Fox affiliate
On July 29, 1994, Burnham Broadcasting sold WLUK-TV to SF Broadcasting – a joint venture of Savoy Communications and the Fox Broadcasting Company, then a division of News Corporation – for $38 million;[11] the company later sold three of its other four stations (KHON-TV in Honolulu, WVUE in New Orleans and WALA-TV in Mobile, Alabama) for $229 million on August 25 (a fifth Burnham station, KBAK-TV in Bakersfield, California, was excluded from the deal and was instead spun off to Westwind Communications, a new company that was formed by several former Burnham executives).[12] As a result of the deal, SF Broadcasting announced that the four stations would become Fox affiliates; both Savoy and Fox shared ownership with Fox originally choosing to hold voting stock, ultimately opting not to retain it prior to the closure of the sale of the stations. The purchase was challenged by NBC, which filed a petition with the FCC on September 23, 1994, alleging that News Corporation had improperly set up a shell corporation to circumvent FCC limits on the amount of monetary capital that a foreign company is allowed to invest in an American television station in order to gain control of WLUK.[13] NBC later withdrew its petition against the acquisition on February 17, 1995.[14] The FCC approved the WLUK purchase on April 27, 1995.[15]
WLUK became a Fox affiliate on August 28, 1995, swapping affiliations with WGBA-TV (channel 26), which had acquired the Fox affiliation three years earlier after WXGZ-TV (channel 32, now WACY-TV) shut down due to financial issues. Like most former "Big Three" network affiliates that switched to Fox during that time, WLUK picked up almost no syndicated programming from WGBA, though it was unnecessary because of WGBA's local marketing agreement with WACY-TV; WGBA's programming largely moved to that station instead. The final NBC program to air on WLUK was a repeat of the NBC Sunday Night at the Movies feature Wayne's World at 8 p.m. on August 27, 1995.

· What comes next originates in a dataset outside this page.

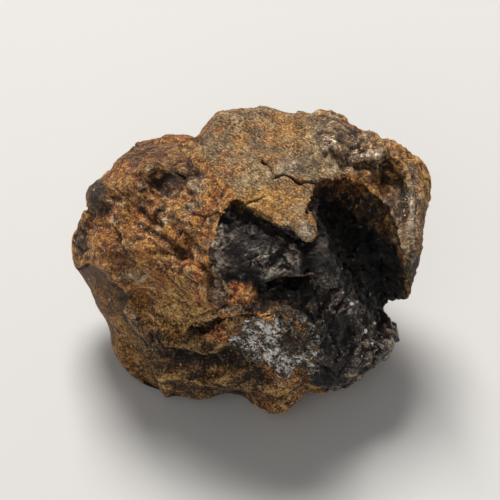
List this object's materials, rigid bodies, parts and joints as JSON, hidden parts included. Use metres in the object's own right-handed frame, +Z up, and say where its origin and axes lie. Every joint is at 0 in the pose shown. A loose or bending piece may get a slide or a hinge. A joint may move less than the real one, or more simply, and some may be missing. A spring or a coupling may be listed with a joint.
{
  "type": "iron meteorite",
  "caption": "Small weathered iron meteorite fragment with a rusty lumpy crust, a dark broken face under an overhanging lip, and a deep hollow beside a standing block.",
  "frame": {"origin": "middle of the bounding box, at the level of the flat spot that the stone rests on", "axes": "+Z up from the flat spot; +X along the longest extent, towards the standing block and the notch; -Y towards the broken face"},
  "size_m": [0.0272, 0.0198, 0.0203],
  "materials": {
    "rusted_iron": "rough rust-brown and ochre crust, charcoal fracture faces with small metallic glints"
  },
  "bodies": {
    "root": {"meteorite": "rusted_iron"}
  },
  "joints": []
}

Because of Fox's 1994 acquisition of television rights to the NFL's National Football Conference,[16] the switch made WLUK the unofficial "home" station of the Green Bay Packers after years on WBAY (and two years on WFRV), which became a major ratings draw (during the 1994 season, WGBA was the station of record for the Packers). Unlike the New World Communications stations that converted to Fox affiliates, WLUK carried Fox Kids programming, running it one hour earlier on weekday afternoons from 1 to 4 p.m. The station ran Fox Kids until the weekday block ended in December 2001[17] (when it had been pushed back to as early as 10 a.m.), and its successor Saturday morning children's blocks known as Fox Box and later 4KidsTV until the latter block ended nationally in December 2008, when 4Kids Entertainment and Fox parted ways due to a contract dispute. By the time 4Kids TV ended its run, Fox permanently discontinued providing network-supplied children's programming, replacing it with the infomercial block Weekend Marketplace. Fox would return to children's programming in 2014 as Xploration Station replaced Weekend Marketplace.
Since channel 11 joined Fox, Packer football games have routinely drawn an 80% share of the viewing audience – far and away the highest-rated programs in the market, and through Fox's NFL rights deal, the station has broadcast two of the three Super Bowl games the Packers have appeared in, both victories, since 1994; Super Bowls XXXI and XLV, both by far the highest-rated programs in the Green Bay market's history.
On November 28, 1995, Silver King Communications (operated by former Fox executive Barry Diller) announced that it would acquire Savoy Pictures;[18] at the time of the purchase, Silver King's existing stations had mainly been affiliates of the Home Shopping Network (both Silver King and HSN were later acquired by USA Networks). The sale of WVUE and the other SF stations was approved and finalized in March 1996, with its other assets being merged into the company that November. On April 1, 1997, Silver King subsequently sold the station, along with sisters WVUE, KHON and WALA to Indianapolis-based Emmis Communications for $307 million in cash and stock, as part of a sale of Silver King/USA's major network affiliates in order to concentrate on its formerly HSN-affiliated independent stations.[19]
On May 15, 2005, Emmis Communications announced that it would sell its 16 television stations, including WLUK-TV, in order to concentrate on its radio station properties.[20] On August 22, LIN TV Corporation purchased WLUK in a $260 million deal that included WALA-TV and sister station WBPG in Mobile; WTHI-TV in Terre Haute, Indiana, and KRQE-TV in Albuquerque, New Mexico; the sale closed on December 1, 2005.[21][22]
On June 4, 2010, LIN TV entered into shared services and local sales agreements to operate CW affiliate WIWB (channel 14, now WCWF) as part of a deal involving LIN and ACME Communications-owned stations in markets where both companies owned stations.